幸福感が上昇するのならば、生かしたほうがいい

この本の帯には、「最新の研究理論と実例から」と書いてあるので、「もしも」ではなく「事実として」と、あえて言いますが、50代以降から年齢を重ねるにつれて幸福感が上昇し続けるのであれば、そういった特性は生かしていった方が、個人にとっても組織にとってもいいはずです。

また、もしも幸福感が上昇するのであれば、いままで、いわば戦力外だと言われていた人たちが、より自分の能力や可能性について理解し、そして、社会に還元していくことができれば、いま、人口減少と言われている問題、特に労働者不足の問題解決にもつながるかもしれない。特に、人材不足、人手不足と呼ばれている地方の企業に、ひょっとしたら光が射すかもしれない。

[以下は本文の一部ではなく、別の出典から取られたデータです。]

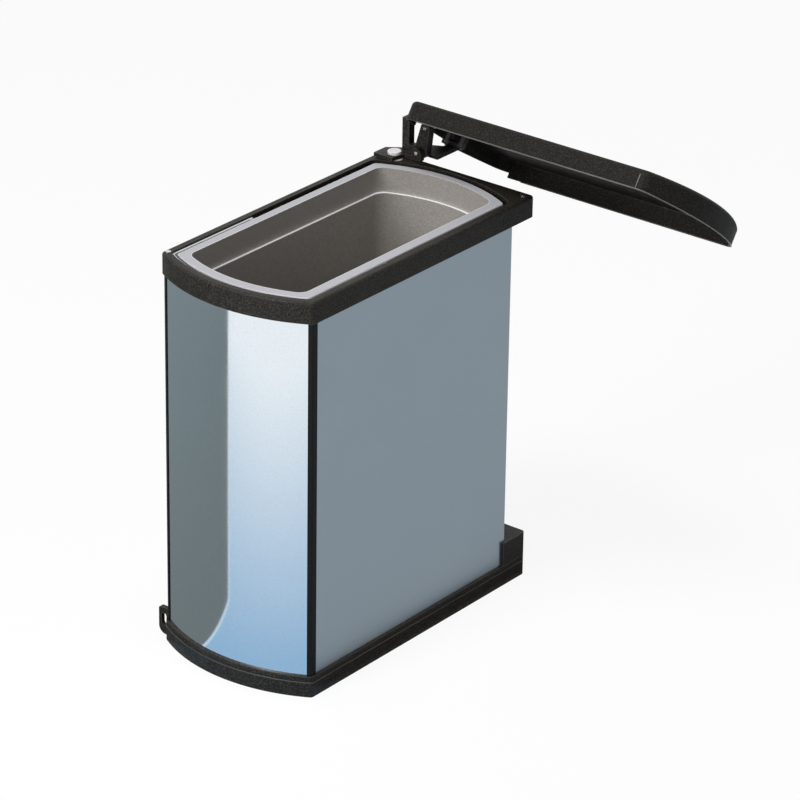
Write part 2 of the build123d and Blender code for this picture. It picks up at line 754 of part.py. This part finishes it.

このような働き方が可能であれば、いままでだったら、自信を喪失して生きなければならなかった世代が、より充実して生きることができるんじゃないかと思ったとき、この本は「希望だな」と思ったわけです。

また、この本には、シニア世代の働き方の1つの事例として、ボクがいま、ポッドキャストやnoteで発信している複業の話についても書かれています。

この本では「オンライン・リモート副業という選択肢」と書かれていますが、コロナ禍で働き方が変わり、多くの人たちがリモートで働くっていう選択肢を手に入れたいま、もしも、リモート副業のような働き方が可能となったら、人材不足の問題が、少し解決するかもしれない。そんな可能性を感じます

できるだけ早い時期から準備をしておく

もちろん、こうした働き方を実現するためには、企業の在り方や、人材教育みたいなことも必要なのかもしれません。所属する企業がすぐに変わられるか……というと、組織が変わっていくためには、もう少し時間はかかるとは思うんです。

ですが、ボクはこういった未来に対する働き方に対して準備を始めるのであれば、多様な働き方ができるように、できるだけ早い時期から、仕事の在り方、個人の在り方、組織の在り方を捉え直し、自分の気持ちのや働き方の部分を整えて、計画的に行っていく必要があるんじゃないかなと思います。

まず個人の在り方から変えていくことならできるかもしれません。

認知クラフティングをし、前向きな発信をしていきたい

一方で、ボクはこうした社会の変化は、企業が変わっていって初めて、大きなムーブメントになると思っています。このような働き方に対する企業の在り方について、今後、変えていきたいなと切に思った次第です。

そのうえで、この本を読んで個人的に「まさにそうだな」と思ったのは、認知クラフティングの大切さですね。

認知クラフティングとは、仕事に対する認知を変えていくことですが、ボク自身こうやって発信していることが、社会に対する認知クラフティングにつながるといいなって思いますし、仕事の在り方、自分の生き方みたいな認知を変えるきっかけになればいいなと思います。

また、いままではどちらかというと、衰退していくというイメージで発信していたところを、より前向きに、楽しく働くことにつながるような言葉遣い、発信の仕方、そんなことを意識していきたいなと切に思ったところでございました。

というわけで、今日は石山先生の『定年前と定年後の働き方』を拝読して、とても前向きになれる明るい未来に感じたので、思ったり感じたりしたことをご紹介してみました。今日のお話はこれで終わります。